La città introspettiva


Introspezione come come viaggio materiale di ricerca verso l’interno della città.


“Le infrastrutture, e innanzitutto le strade, sono state per decenni lo strumento primario e indispensabile per lo sviluppo architettonico e urbanistico[…]. E più ci si espandeva e, più Brown areas, aree vuote, edifici vuoti e dilapidati si lasciavano alle proprie spalle. In questa fase storica noi dobbiamo limitare al massimo il consumo di suolo agricolo, ma non possiamo certo bloccare lo sviluppo! Dobbiamo soltanto invertire la direzione.”


A. Saggio, Nuova generazione di infrastrutture, in “L’architetto”, n° 15, Aprile 2014.

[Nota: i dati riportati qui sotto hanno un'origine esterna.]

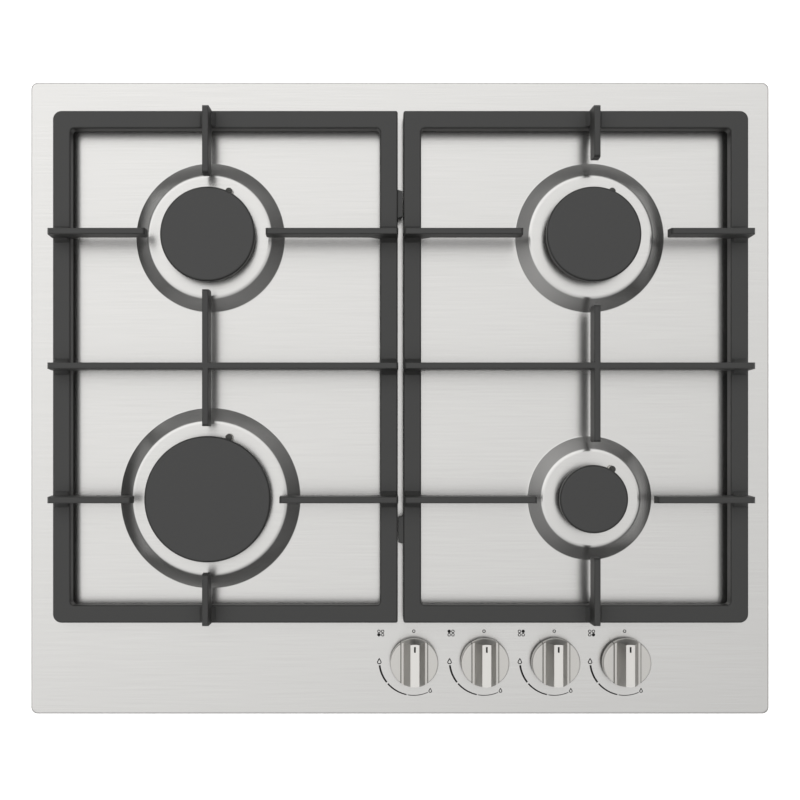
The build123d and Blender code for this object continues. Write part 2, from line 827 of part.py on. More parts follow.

La città non può più permettersi di allargare a dismisura i propri confini, di espandersi, di occupare altri terreni che possono essere lasciati alla natura. Il bisogno della città attuale, ed anche dei suoi stessi cittadini, è riqualificare gli spazi rimasti vuoti, abbandonati, degradati, presenti all’interno di essa ed all’interno di quelle che una volta sarebbero state definite le mura di cinta. E’ da qui che nasce il concetto di introspezione della città contemporanea (introspettiva: deriva dal latino introspectus, part. pass. di introspicĕre «guardare dentro»), un guardare dentro l’organismo vivente che la città è divenuta e da cui discende un anima frenetica, veloce, senza respiro che vivono giornalmente i pendolari, gli studenti, i lavoratori ed anche gli stessi pensionati.

Come spesso si legge nell’articolo da cui è presa la citazione riportata sopra, un metodo attuabile per non occupare ulteriore terreni con cementificazioni e cubature astronomiche è la densificazione delle aree già presenti all’interno della città, occupando e riqualificando quegli spazi inutilizzati, abbandonati, oppure semplicemente destinati a funzioni non più fondamentali per la città o i suoi abitanti. Nelle due foto sottostanti che ho scelto, riporto un intervento a Dallas in Texas, in cui un Highway, che tagliava in due il centro della città, è stata parzialmente coperta andando a donare nuovamente alla città aree precedentemente impraticabili, e costruendo su di esse padiglioni per eventi, spazi destinati a verde pubblico, uffici, abitazioni ecc. che hanno, una volta conclusi i lavori, fatto innalzare il valore economico dei terreni circostanti e degli edifici già esistenti, senza andare minimamente ad intaccare la mobilità stradale urbana e soprattutto non espandendo ulteriormente i confini cittadini oltre quelli attuali. Questo intervento ha, a mio parere, molte affinità con un progetto descritto nell’articolo citato, ovvero “Il recupero urbano del letto del fiume Cheonggyecheon”. La base di partenza è la stessa, un highway, tipica dei modelli cittadini americani, che si trova nel centro città, che a Seoul viene completamente smantellata riconsegnando le aree alla natura che l’uomo aveva cancellato, riportando in vita il vecchio corso del fiume, e a Dallas non eliminata ma ricoperta con una natura artificiale (i parchi e il verde pubblico) e densificata (nuovi edifici).

Nelle ultime parole della citazione, viene fatto un monito a non poter bloccare lo sviluppo della città, ma a farlo continuare invertendo la direzione dell’espansione: è proprio da questa frase che ho preso spunto per il nome dell’articolo, forzando il termine introspezione, esulando dalla sua normale accezione di ricerca interiore nell’animo umano, ma percependolo invece come viaggio materiale di ricerca verso l’interno della città. Inoltre esso, derivando dal latino, accende la speranza di poter portare una visione architettonico-urbanistica tale a Roma e non farla più assomigliare ad una utopia presente soltanto nelle aule universitarie.